Amigos desde hace mucho, todo se fue como arena entre los dedos, he tratado de saber de ti sin respuesta. Espero algún día me contestes y al menos me valores como alguna vez lo hiciste, que el tiempo no sea excusa solo para pasar a saludar al menos, que al menos vuelva a tener un poquito de importancia en tu vida. Solo eso.

martes, 23 de abril de 2013

A mi manera

¿Pero qué es un hombre? ¿Qué es lo que ha conseguido? si no es a sí mismo, entonces tiene nada.

sábado, 13 de abril de 2013

No todo es lo que parece.

Que las nubes cubran el cielo, no significa que el cielo no exista.

domingo, 7 de abril de 2013

Quizás

Quizás no sea el mejor, pero de seguro no soy el peor. Cada día lo intento todo para ser mejor y eso es lo importante, me importa más el resto que yo mismo, quizás eso es lo malo en mi.

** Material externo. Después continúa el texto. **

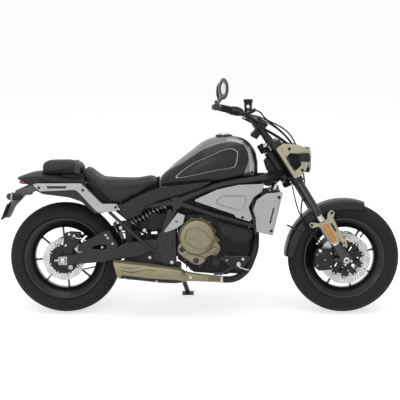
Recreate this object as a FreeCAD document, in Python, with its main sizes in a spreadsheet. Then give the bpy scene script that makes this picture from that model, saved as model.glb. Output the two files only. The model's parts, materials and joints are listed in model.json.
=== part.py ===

miércoles, 20 de marzo de 2013

Externalidades.

Quisiera ser breve, tal vez lo sea. Solo dejaré que fluya. Sé que no soy buena persona, solo no soy una mala persona. No desmerezco a mis amigos para nadas, tengo poquisimos. Me gustaría disfrutarlos a todos, pero no se puede, siempre hay excusa por parte de algunos, falta de tiempo o mil cosas más. Creo tener razón al pensar en que está bien en que no siempre se puede tener lo que se quiere, en el caso de las amistades... bueno es como lo mismo, no siempre puedes tener a tus amigos cuando quieres, pero finalmente es peor mi caso y es lo que me destruye de a poco. A mi no me complica tanto no ver a mis amigos, finalmente siempre he tenido una vida muy solitaria, por lo cual se vivir conmigo mismo. El problema es cuando se genera expectativa. SI USTED NO PUEDE CUMPLIR NO SE COMPROMETA, esa es la frase que me hace eco en la cabeza. Si no me puede ver, no me diga que nos juntemos, si despues va a salir a ultima hora con que no. Una vez es aceptable, dos veces quizas, tres veces parezco hueon creyendo y cuatro veces ya no me queda felicidad. La verdad los amigos son para disfrutarlos y todo eso. A pesar de que he andado muy positivo este ultimo tiempo (no queda otra) hay cosas que me desalientan y me dan lata, porque finalmente tengo amigos que me dañan aunque no lo quieran.